--- RAW DATA ---

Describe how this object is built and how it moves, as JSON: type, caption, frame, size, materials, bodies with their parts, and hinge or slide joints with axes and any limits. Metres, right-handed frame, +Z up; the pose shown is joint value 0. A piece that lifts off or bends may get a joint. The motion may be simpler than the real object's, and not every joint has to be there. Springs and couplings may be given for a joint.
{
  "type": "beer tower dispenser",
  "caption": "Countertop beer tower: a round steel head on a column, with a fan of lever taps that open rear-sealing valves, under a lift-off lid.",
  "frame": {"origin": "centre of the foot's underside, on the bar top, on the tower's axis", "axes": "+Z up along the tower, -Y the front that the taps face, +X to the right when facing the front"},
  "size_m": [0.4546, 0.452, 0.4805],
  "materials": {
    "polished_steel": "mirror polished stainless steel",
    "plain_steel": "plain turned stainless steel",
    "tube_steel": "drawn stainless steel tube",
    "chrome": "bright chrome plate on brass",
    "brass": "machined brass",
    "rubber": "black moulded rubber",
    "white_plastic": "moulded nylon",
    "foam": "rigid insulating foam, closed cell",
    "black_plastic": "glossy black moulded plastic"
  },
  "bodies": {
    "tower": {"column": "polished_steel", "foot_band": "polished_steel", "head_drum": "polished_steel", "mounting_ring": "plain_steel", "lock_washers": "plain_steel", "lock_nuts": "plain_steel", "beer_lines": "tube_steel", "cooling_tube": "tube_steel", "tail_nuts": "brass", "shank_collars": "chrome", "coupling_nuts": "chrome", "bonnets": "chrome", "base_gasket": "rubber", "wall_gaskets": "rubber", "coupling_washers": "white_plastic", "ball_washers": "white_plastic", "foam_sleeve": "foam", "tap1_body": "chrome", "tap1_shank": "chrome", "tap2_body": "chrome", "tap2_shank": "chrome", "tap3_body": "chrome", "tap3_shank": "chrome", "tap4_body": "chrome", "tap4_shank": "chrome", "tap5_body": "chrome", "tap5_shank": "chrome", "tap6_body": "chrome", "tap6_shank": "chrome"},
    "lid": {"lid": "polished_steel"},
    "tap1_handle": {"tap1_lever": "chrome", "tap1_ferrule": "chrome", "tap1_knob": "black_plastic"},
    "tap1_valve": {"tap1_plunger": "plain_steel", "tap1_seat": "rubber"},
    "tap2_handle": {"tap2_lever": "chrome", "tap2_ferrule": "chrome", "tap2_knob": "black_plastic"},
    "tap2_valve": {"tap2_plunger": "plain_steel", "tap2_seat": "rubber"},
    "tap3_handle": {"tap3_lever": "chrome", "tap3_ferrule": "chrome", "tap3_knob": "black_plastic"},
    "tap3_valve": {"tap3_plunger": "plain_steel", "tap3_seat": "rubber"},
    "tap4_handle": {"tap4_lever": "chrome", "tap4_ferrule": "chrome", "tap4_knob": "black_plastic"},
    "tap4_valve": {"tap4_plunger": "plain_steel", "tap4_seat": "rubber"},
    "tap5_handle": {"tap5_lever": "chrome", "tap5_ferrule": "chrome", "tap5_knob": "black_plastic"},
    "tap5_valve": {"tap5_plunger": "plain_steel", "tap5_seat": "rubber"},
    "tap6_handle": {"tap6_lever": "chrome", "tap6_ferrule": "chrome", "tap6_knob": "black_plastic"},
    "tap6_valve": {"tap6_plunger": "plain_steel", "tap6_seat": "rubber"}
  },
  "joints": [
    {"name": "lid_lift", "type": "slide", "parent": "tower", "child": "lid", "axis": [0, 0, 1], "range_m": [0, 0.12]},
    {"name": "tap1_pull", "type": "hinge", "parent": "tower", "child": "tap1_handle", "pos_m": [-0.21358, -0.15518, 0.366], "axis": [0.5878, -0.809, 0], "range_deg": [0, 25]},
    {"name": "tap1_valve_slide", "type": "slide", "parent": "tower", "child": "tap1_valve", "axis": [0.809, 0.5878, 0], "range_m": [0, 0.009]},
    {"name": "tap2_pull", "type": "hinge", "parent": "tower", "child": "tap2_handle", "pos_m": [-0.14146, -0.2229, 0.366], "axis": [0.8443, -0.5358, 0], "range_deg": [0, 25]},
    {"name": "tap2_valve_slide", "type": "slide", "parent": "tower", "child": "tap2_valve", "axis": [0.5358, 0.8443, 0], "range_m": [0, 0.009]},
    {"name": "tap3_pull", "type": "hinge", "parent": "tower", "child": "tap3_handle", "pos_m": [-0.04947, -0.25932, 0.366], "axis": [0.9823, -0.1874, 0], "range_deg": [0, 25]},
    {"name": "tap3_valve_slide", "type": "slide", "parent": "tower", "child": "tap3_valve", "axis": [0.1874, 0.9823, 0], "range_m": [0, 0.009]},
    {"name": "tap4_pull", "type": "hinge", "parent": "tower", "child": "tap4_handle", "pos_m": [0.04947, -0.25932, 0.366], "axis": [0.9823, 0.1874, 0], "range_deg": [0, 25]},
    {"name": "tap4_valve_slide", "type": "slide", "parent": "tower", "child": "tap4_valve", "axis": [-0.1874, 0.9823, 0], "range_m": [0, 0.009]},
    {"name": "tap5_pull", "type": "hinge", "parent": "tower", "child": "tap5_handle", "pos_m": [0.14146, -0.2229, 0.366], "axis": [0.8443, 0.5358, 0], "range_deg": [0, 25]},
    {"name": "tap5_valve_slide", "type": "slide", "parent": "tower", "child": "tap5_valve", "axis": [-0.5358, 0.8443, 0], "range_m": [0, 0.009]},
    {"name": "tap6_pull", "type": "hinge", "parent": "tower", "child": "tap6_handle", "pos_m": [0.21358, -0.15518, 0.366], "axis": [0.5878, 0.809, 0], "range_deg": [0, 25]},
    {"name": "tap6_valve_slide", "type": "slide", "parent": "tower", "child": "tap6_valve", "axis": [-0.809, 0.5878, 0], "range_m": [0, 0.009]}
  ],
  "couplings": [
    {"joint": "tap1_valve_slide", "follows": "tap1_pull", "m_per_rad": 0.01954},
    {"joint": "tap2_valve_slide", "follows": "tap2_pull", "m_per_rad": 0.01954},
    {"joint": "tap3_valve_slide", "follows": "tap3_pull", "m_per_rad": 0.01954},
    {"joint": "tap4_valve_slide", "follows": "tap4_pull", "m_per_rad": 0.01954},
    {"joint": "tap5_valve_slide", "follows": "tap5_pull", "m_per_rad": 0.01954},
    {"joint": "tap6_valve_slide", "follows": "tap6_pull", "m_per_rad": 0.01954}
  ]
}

---

- GIVEN REQUEST: Repeat the whole listing exactly, keeping every line intact.

- REPLY TO THE TASK:
Describe how this object is built and how it moves, as JSON: type, caption, frame, size, materials, bodies with their parts, and hinge or slide joints with axes and any limits. Metres, right-handed frame, +Z up; the pose shown is joint value 0. A piece that lifts off or bends may get a joint. The motion may be simpler than the real object's, and not every joint has to be there. Springs and couplings may be given for a joint.
{
  "type": "beer tower dispenser",
  "caption": "Countertop beer tower: a round steel head on a column, with a fan of lever taps that open rear-sealing valves, under a lift-off lid.",
  "frame": {"origin": "centre of the foot's underside, on the bar top, on the tower's axis", "axes": "+Z up along the tower, -Y the front that the taps face, +X to the right when facing the front"},
  "size_m": [0.4546, 0.452, 0.4805],
  "materials": {
    "polished_steel": "mirror polished stainless steel",
    "plain_steel": "plain turned stainless steel",
    "tube_steel": "drawn stainless steel tube",
    "chrome": "bright chrome plate on brass",
    "brass": "machined brass",
    "rubber": "black moulded rubber",
    "white_plastic": "moulded nylon",
    "foam": "rigid insulating foam, closed cell",
    "black_plastic": "glossy black moulded plastic"
  },
  "bodies": {
    "tower": {"column": "polished_steel", "foot_band": "polished_steel", "head_drum": "polished_steel", "mounting_ring": "plain_steel", "lock_washers": "plain_steel", "lock_nuts": "plain_steel", "beer_lines": "tube_steel", "cooling_tube": "tube_steel", "tail_nuts": "brass", "shank_collars": "chrome", "coupling_nuts": "chrome", "bonnets": "chrome", "base_gasket": "rubber", "wall_gaskets": "rubber", "coupling_washers": "white_plastic", "ball_washers": "white_plastic", "foam_sleeve": "foam", "tap1_body": "chrome", "tap1_shank": "chrome", "tap2_body": "chrome", "tap2_shank": "chrome", "tap3_body": "chrome", "tap3_shank": "chrome", "tap4_body": "chrome", "tap4_shank": "chrome", "tap5_body": "chrome", "tap5_shank": "chrome", "tap6_body": "chrome", "tap6_shank": "chrome"},
    "lid": {"lid": "polished_steel"},
    "tap1_handle": {"tap1_lever": "chrome", "tap1_ferrule": "chrome", "tap1_knob": "black_plastic"},
    "tap1_valve": {"tap1_plunger": "plain_steel", "tap1_seat": "rubber"},
    "tap2_handle": {"tap2_lever": "chrome", "tap2_ferrule": "chrome", "tap2_knob": "black_plastic"},
    "tap2_valve": {"tap2_plunger": "plain_steel", "tap2_seat": "rubber"},
    "tap3_handle": {"tap3_lever": "chrome", "tap3_ferrule": "chrome", "tap3_knob": "black_plastic"},
    "tap3_valve": {"tap3_plunger": "plain_steel", "tap3_seat": "rubber"},
    "tap4_handle": {"tap4_lever": "chrome", "tap4_ferrule": "chrome", "tap4_knob": "black_plastic"},
    "tap4_valve": {"tap4_plunger": "plain_steel", "tap4_seat": "rubber"},
    "tap5_handle": {"tap5_lever": "chrome", "tap5_ferrule": "chrome", "tap5_knob": "black_plastic"},
    "tap5_valve": {"tap5_plunger": "plain_steel", "tap5_seat": "rubber"},
    "tap6_handle": {"tap6_lever": "chrome", "tap6_ferrule": "chrome", "tap6_knob": "black_plastic"},
    "tap6_valve": {"tap6_plunger": "plain_steel", "tap6_seat": "rubber"}
  },
  "joints": [
    {"name": "lid_lift", "type": "slide", "parent": "tower", "child": "lid", "axis": [0, 0, 1], "range_m": [0, 0.12]},
    {"name": "tap1_pull", "type": "hinge", "parent": "tower", "child": "tap1_handle", "pos_m": [-0.21358, -0.15518, 0.366], "axis": [0.5878, -0.809, 0], "range_deg": [0, 25]},
    {"name": "tap1_valve_slide", "type": "slide", "parent": "tower", "child": "tap1_valve", "axis": [0.809, 0.5878, 0], "range_m": [0, 0.009]},
    {"name": "tap2_pull", "type": "hinge", "parent": "tower", "child": "tap2_handle", "pos_m": [-0.14146, -0.2229, 0.366], "axis": [0.8443, -0.5358, 0], "range_deg": [0, 25]},
    {"name": "tap2_valve_slide", "type": "slide", "parent": "tower", "child": "tap2_valve", "axis": [0.5358, 0.8443, 0], "range_m": [0, 0.009]},
    {"name": "tap3_pull", "type": "hinge", "parent": "tower", "child": "tap3_handle", "pos_m": [-0.04947, -0.25932, 0.366], "axis": [0.9823, -0.1874, 0], "range_deg": [0, 25]},
    {"name": "tap3_valve_slide", "type": "slide", "parent": "tower", "child": "tap3_valve", "axis": [0.1874, 0.9823, 0], "range_m": [0, 0.009]},
    {"name": "tap4_pull", "type": "hinge", "parent": "tower", "child": "tap4_handle", "pos_m": [0.04947, -0.25932, 0.366], "axis": [0.9823, 0.1874, 0], "range_deg": [0, 25]},
    {"name": "tap4_valve_slide", "type": "slide", "parent": "tower", "child": "tap4_valve", "axis": [-0.1874, 0.9823, 0], "range_m": [0, 0.009]},
    {"name": "tap5_pull", "type": "hinge", "parent": "tower", "child": "tap5_handle", "pos_m": [0.14146, -0.2229, 0.366], "axis": [0.8443, 0.5358, 0], "range_deg": [0, 25]},
    {"name": "tap5_valve_slide", "type": "slide", "parent": "tower", "child": "tap5_valve", "axis": [-0.5358, 0.8443, 0], "range_m": [0, 0.009]},
    {"name": "tap6_pull", "type": "hinge", "parent": "tower", "child": "tap6_handle", "pos_m": [0.21358, -0.15518, 0.366], "axis": [0.5878, 0.809, 0], "range_deg": [0, 25]},
    {"name": "tap6_valve_slide", "type": "slide", "parent": "tower", "child": "tap6_valve", "axis": [-0.809, 0.5878, 0], "range_m": [0, 0.009]}
  ],
  "couplings": [
    {"joint": "tap1_valve_slide", "follows": "tap1_pull", "m_per_rad": 0.01954},
    {"joint": "tap2_valve_slide", "follows": "tap2_pull", "m_per_rad": 0.01954},
    {"joint": "tap3_valve_slide", "follows": "tap3_pull", "m_per_rad": 0.01954},
    {"joint": "tap4_valve_slide", "follows": "tap4_pull", "m_per_rad": 0.01954},
    {"joint": "tap5_valve_slide", "follows": "tap5_pull", "m_per_rad": 0.01954},
    {"joint": "tap6_valve_slide", "follows": "tap6_pull", "m_per_rad": 0.01954}
  ]
}